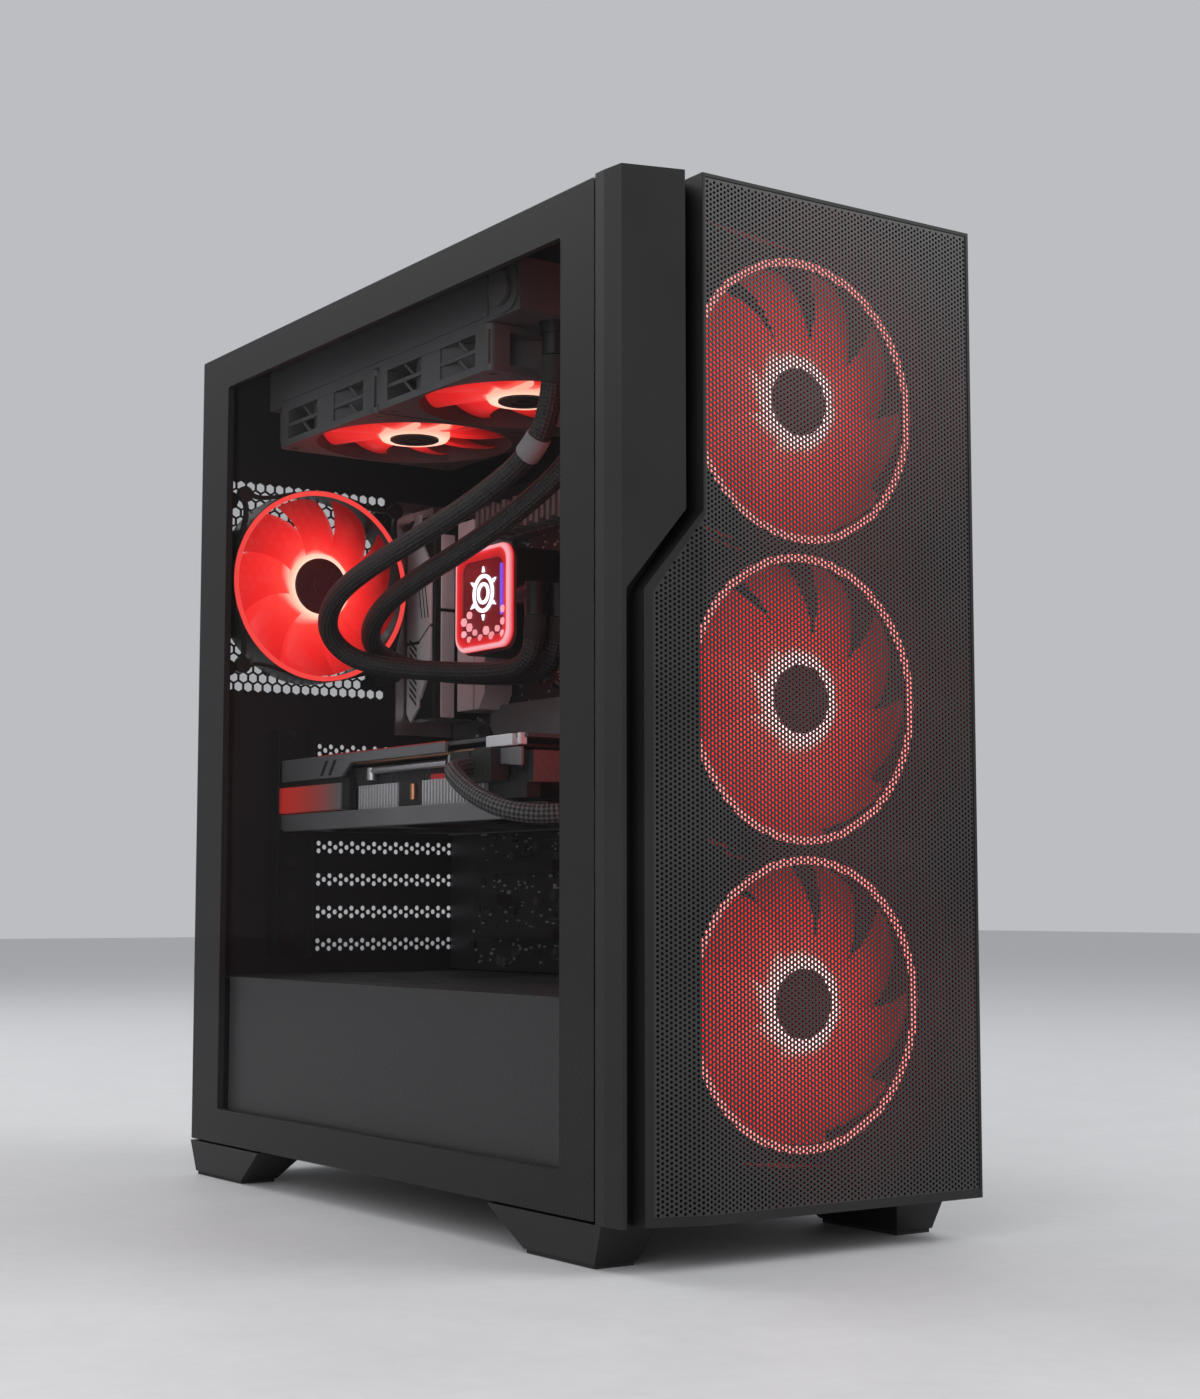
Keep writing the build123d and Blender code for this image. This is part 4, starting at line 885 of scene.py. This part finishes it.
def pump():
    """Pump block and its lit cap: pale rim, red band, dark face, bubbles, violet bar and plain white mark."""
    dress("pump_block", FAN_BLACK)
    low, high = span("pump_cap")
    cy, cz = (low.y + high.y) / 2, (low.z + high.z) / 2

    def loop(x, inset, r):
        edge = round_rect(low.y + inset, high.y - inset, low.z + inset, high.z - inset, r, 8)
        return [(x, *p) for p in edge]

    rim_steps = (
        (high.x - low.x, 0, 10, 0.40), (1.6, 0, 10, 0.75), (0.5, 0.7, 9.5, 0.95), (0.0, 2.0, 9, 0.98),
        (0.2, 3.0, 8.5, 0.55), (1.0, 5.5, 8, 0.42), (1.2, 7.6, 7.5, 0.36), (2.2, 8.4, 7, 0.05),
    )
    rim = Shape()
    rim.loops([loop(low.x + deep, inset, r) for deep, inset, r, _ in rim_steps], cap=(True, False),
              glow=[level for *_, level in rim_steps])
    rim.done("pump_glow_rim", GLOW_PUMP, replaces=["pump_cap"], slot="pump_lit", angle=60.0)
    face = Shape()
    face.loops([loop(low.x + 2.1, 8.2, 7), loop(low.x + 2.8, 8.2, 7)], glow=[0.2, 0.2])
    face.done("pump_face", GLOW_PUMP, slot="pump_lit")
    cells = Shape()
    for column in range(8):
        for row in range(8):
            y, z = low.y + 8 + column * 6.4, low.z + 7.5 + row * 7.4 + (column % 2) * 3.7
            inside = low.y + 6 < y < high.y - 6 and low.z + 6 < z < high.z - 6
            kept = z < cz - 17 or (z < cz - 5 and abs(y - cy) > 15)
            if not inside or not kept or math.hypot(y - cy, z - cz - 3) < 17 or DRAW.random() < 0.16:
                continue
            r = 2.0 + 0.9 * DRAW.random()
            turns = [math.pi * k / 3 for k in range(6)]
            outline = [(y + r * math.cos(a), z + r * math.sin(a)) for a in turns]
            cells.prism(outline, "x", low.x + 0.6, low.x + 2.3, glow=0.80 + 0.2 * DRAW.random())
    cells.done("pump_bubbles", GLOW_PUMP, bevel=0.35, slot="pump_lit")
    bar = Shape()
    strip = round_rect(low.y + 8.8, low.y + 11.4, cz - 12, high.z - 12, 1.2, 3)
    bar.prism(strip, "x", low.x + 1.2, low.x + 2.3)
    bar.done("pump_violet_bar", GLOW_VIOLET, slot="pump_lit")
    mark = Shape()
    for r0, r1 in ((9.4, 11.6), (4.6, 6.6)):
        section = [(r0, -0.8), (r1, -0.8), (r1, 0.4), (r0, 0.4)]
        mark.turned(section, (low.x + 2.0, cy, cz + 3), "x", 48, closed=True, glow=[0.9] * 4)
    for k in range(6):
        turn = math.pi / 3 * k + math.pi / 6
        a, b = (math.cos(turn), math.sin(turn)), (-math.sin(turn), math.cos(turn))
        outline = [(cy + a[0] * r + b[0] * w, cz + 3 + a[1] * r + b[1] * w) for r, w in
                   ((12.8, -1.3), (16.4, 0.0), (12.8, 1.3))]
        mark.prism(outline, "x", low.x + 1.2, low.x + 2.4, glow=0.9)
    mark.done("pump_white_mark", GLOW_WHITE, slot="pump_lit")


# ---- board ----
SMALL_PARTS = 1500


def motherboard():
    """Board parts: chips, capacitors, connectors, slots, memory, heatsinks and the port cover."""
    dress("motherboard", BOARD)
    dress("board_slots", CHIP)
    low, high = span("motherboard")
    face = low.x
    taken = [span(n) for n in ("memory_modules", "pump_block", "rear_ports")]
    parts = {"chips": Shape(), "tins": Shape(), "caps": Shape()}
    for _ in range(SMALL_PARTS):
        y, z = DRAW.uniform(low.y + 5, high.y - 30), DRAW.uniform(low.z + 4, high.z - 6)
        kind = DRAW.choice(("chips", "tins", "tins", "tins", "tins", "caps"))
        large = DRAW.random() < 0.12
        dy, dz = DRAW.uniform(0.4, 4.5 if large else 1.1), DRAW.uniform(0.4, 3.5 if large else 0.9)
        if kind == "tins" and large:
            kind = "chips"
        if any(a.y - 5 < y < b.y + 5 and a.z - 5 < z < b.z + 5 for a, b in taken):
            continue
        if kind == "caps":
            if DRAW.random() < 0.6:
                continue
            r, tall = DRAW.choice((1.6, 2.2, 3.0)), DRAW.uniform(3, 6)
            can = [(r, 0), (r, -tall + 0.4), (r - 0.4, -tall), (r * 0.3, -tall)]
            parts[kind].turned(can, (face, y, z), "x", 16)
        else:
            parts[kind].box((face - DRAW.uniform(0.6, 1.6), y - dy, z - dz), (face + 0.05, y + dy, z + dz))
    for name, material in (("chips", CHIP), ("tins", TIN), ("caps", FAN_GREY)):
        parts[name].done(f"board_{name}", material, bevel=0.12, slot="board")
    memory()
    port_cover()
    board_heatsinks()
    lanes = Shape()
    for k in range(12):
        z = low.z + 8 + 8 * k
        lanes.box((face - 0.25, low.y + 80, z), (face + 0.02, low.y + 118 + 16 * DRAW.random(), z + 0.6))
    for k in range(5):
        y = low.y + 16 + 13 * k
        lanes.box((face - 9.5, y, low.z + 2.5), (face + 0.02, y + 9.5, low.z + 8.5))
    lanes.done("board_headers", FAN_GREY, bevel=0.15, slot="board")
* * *
**SHORT PROBLEM**
Copy, please, exactly the lines that start at the first line of the data and end at the line containing "return [(x, *p) for p in edge]", both kept and no others.

**COMPLETE RESPONSE**
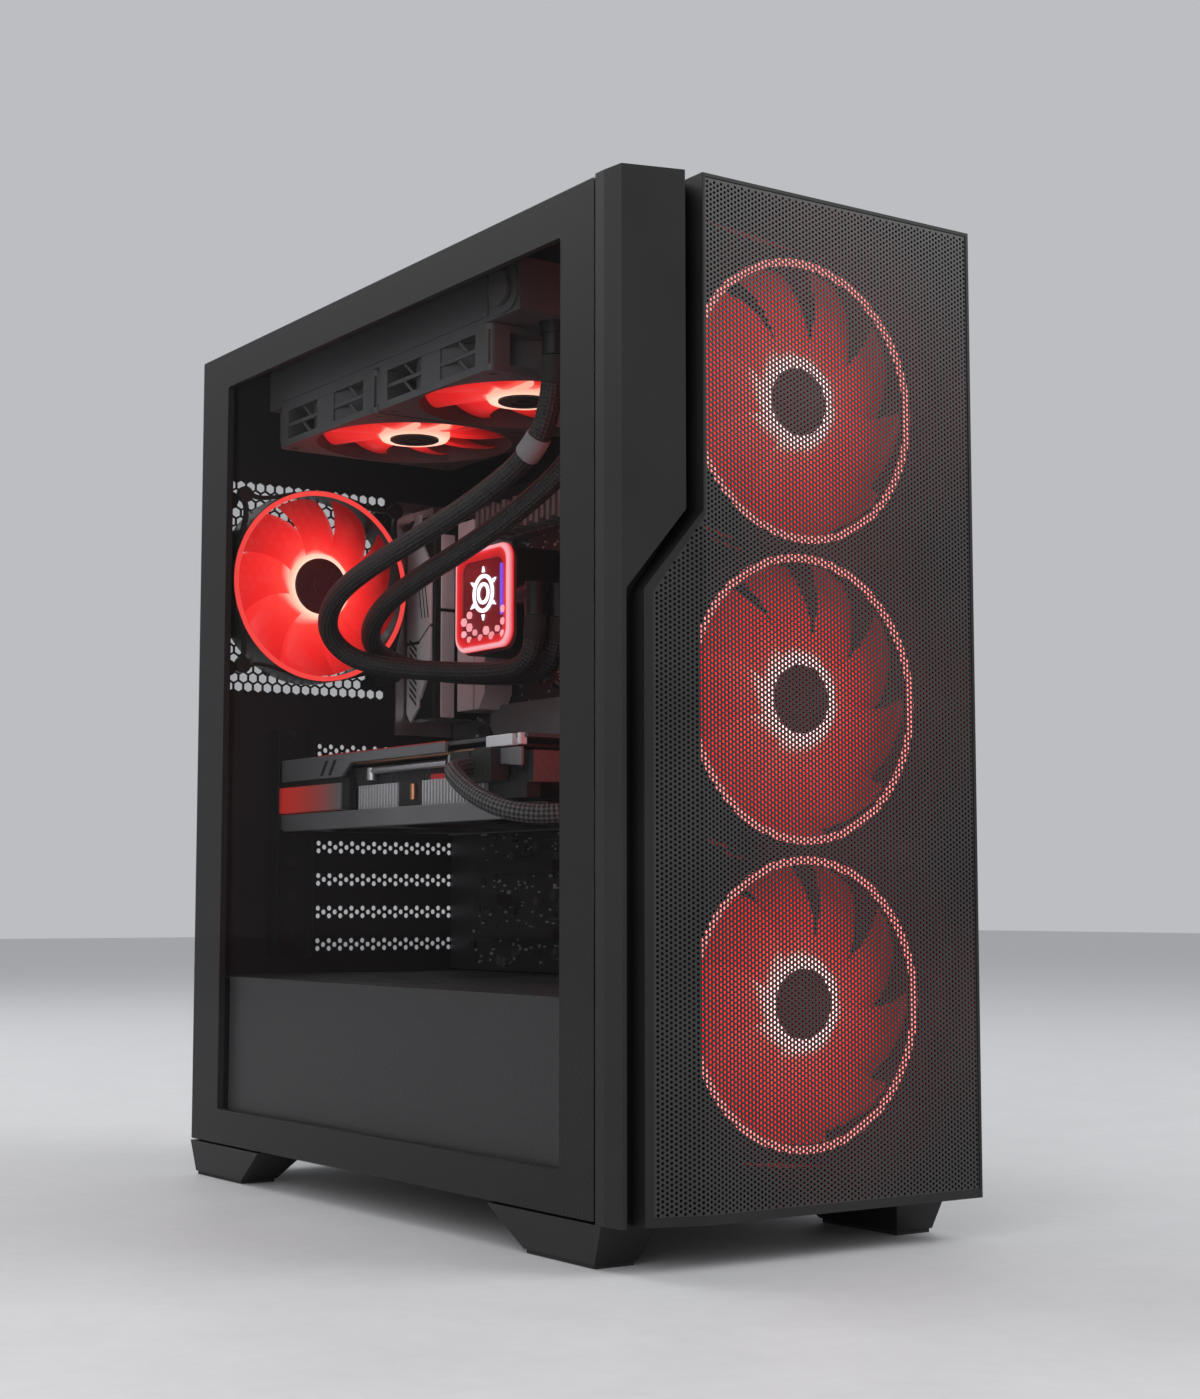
Keep writing the build123d and Blender code for this image. This is part 4, starting at line 885 of scene.py. This part finishes it.
def pump():
    """Pump block and its lit cap: pale rim, red band, dark face, bubbles, violet bar and plain white mark."""
    dress("pump_block", FAN_BLACK)
    low, high = span("pump_cap")
    cy, cz = (low.y + high.y) / 2, (low.z + high.z) / 2

    def loop(x, inset, r):
        edge = round_rect(low.y + inset, high.y - inset, low.z + inset, high.z - inset, r, 8)
        return [(x, *p) for p in edge]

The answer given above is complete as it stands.